Cross-system integration bugs (5 bugs). Errors that only manifest when two systems interact in specific ways. The AI tool reviewing a single PR cannot see the full interaction pattern.

Performance issues (4 bugs). Code that was functionally correct but caused N+1 query patterns or excessive memory allocation under production load. AI tools review code structure, not runtime behavior.

Security vulnerabilities (2 bugs). Subtle authorization bypass issues that required understanding the full authentication flow. The AI tools flagged common security patterns (SQL injection, XSS) but missed context-dependent authorization logic.

The False Positive Problem

AI code review tools generate noise alongside signal. In our test, the tools collectively produced 312 comments across 50 PRs. Of those, 31 identified real bugs (10%), approximately 95 were useful code quality suggestions (30%), and 186 were false positives or low-value nits (60%).

A 60% false positive rate means developers must evaluate each AI comment to determine if it matters. This evaluation takes time. Teams that deploy AI review without tuning the sensitivity settings often disable the tools within weeks because of comment fatigue.

The solution is aggressive configuration. Disable the style and formatting checks (use a linter for that). Focus AI review on bug detection and security issues. Set confidence thresholds high so only likely-real issues surface. After tuning, teams typically reduce false positives from 60% to 25-30%, which is manageable.
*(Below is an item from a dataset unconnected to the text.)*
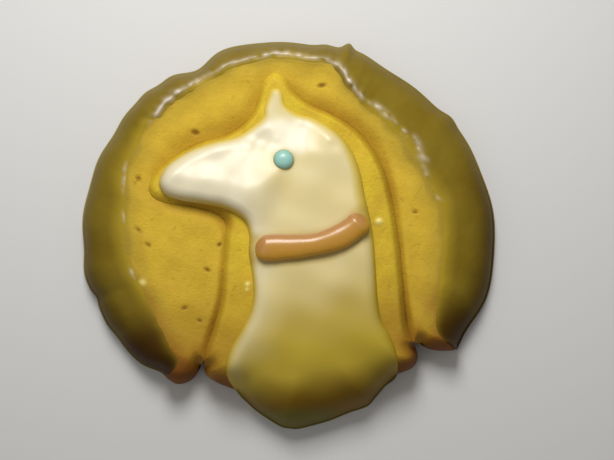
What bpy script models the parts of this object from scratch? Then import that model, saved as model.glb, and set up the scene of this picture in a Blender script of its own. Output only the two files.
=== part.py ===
"""A decorated sugar cookie: a bird whose fanned tail stands round its head and body.

The cookie lies flat, as it does on a plate. +X runs to the right of the bird, +Y from its
foot to its crest, and +Z up. The origin is on the underside, at the middle of the cookie.

Two pieces of thick dough lie side by side, a horseshoe for the tail and the bird inside it.
A glaze covers the tail's sloping rim, icing covers the bird and runs down over its foot, and
a bead of icing for the eye and a piped rope for the collar lie on that.

Outlines are drawn in millimetres, and every vertex is turned into metres when it is made.
"""

import math

import bmesh
import bpy
import numpy as np
from mathutils import Vector
from mathutils.geometry import delaunay_2d_cdt

MM = 0.001

# Thickness of the dough, and where its rounded edges meet the walls below them
TAIL_TOP = 8.6
BIRD_TOP = 9.5
SEAM_WALL = 5.4
RIM_WALL = 1.2
END_WALL = 2.0
TAIL_SEAM_ROUNDING = 4.0
BIRD_SEAM_ROUNDING = 2.2
END_ROUNDING = 3.6
# The dough's top isn't quite level: height and length of its low waves
LUMP_HEIGHT = 0.15
LUMP_LENGTH = 13.0

# Icing and glaze
GAP = 0.3
GLAZE_THICKNESS = 1.15
ICING_THICKNESS = 1.9
FOOT_THICKNESS = 0.5
FOOT_WIDTH = 0.6
SKIRT = 1.6
LAYER_EDGE = 0.4
LIP_ROUNDING = 1.3
SLOPE_PAST_LIP = 0.4
NARROWEST_SLOPE = 1.6
ICING_ROUNDING = 2.2
STEP = 0.06

# The tail's rim: nearly a circle round the origin, a little wider than it is tall
TAIL_RADIUS = 38.6
TAIL_WIDENING = 1.3
TAIL_LEAN = -0.7
WAVES = ((11, 0.16, 40.0), (17, 0.12, 0.0))
# Peaks and dents of the rim: angle in degrees from +X, height in mm, half width in degrees
RIM_FEATURES = (
    (3, -0.35, 8.0),
    (36, 0.6, 3.0),
    (43, -0.5, 8.0),
    (70, 0.5, 6.0),
    (72.6, 1.1, 1.6),
    (79, 0.5, 3.0),
    (119, -1.7, 6.0),
    (131, -0.8, 4.0),
    (139, -0.4, 4.0),
    (151, -0.7, 6.0),
    (167, -0.5, 8.0),
    (190, 0.7, 5.0),
    (198, -0.5, 2.0),
    (206, 0.3, 3.0),
    (228, -1.6, 5.0),
    (331, -1.1, 8.0),
)
TAIL_START = -33.6
TAIL_FINISH = 229.6
END_TAPER = 5.0

# Width of the glaze on the rim: angle in degrees, width in mm
GLAZE_WIDTHS = (
    (-33.6, 0.8),
    (-31.6, 5.6),
    (-27.0, 7.6),
    (-20.0, 9.4),
    (-13.0, 10.6),
    (6.0, 10.4),
    (18.0, 10.5),
    (28.0, 11.0),
    (40.0, 10.1),
    (51.0, 9.3),
    (60.0, 8.8),
    (66.0, 7.9),
    (71.5, 7.2),
    (77.0, 3.9),
    (90.0, 3.4),
    (103.0, 3.7),
    (114.0, 3.5),
    (125.0, 4.4),
    (134.0, 5.4),
    (149.0, 5.6),
    (160.0, 6.9),
    (170.0, 8.2),
    (190.0, 9.6),
    (204.0, 9.9),
    (216.0, 8.4),
    (226.0, 5.0),
    (229.6, 0.8),
)

# Ends of the tail, beside the bird's body
TAIL_RIGHT_END = ((31.4, -21.9), (29.0, -22.2), (26.8, -21.9), (25.4, -20.8))
TAIL_LEFT_END = ((-17.1, -25.0), (-18.0, -27.0), (-19.6, -28.3), (-21.6, -28.6), (-23.0, -27.9))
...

Practical Deployment Guide

  1. Start with one repository. Deploy the tool on your most actively reviewed repository and run it alongside human review for 4 weeks.
  2. Track true positive rate weekly. If fewer than 15% of AI comments are actionable, increase the confidence threshold or disable noisy categories.
  3. Do not gate PRs on AI review. Use AI comments as advisory, not blocking. Let developers decide which comments to address. Blocking merges on AI findings creates friction without proportional value.
  4. Review AI findings in your retrospectives. When a bug reaches production, check whether the AI review flagged it. Build a feedback loop that improves your understanding of what the tools can and cannot catch.
  5. Run multiple tools if critical. For high-stakes codebases, running two AI review tools catches 30-50% more bugs than running one. The overlap between tools is surprisingly small.

AI code review catches real bugs. Not all of them, but enough to justify the investment for any team shipping code regularly. Use it as an additional layer alongside human review, configure it aggressively to reduce noise, and measure its impact with real data from your own repositories.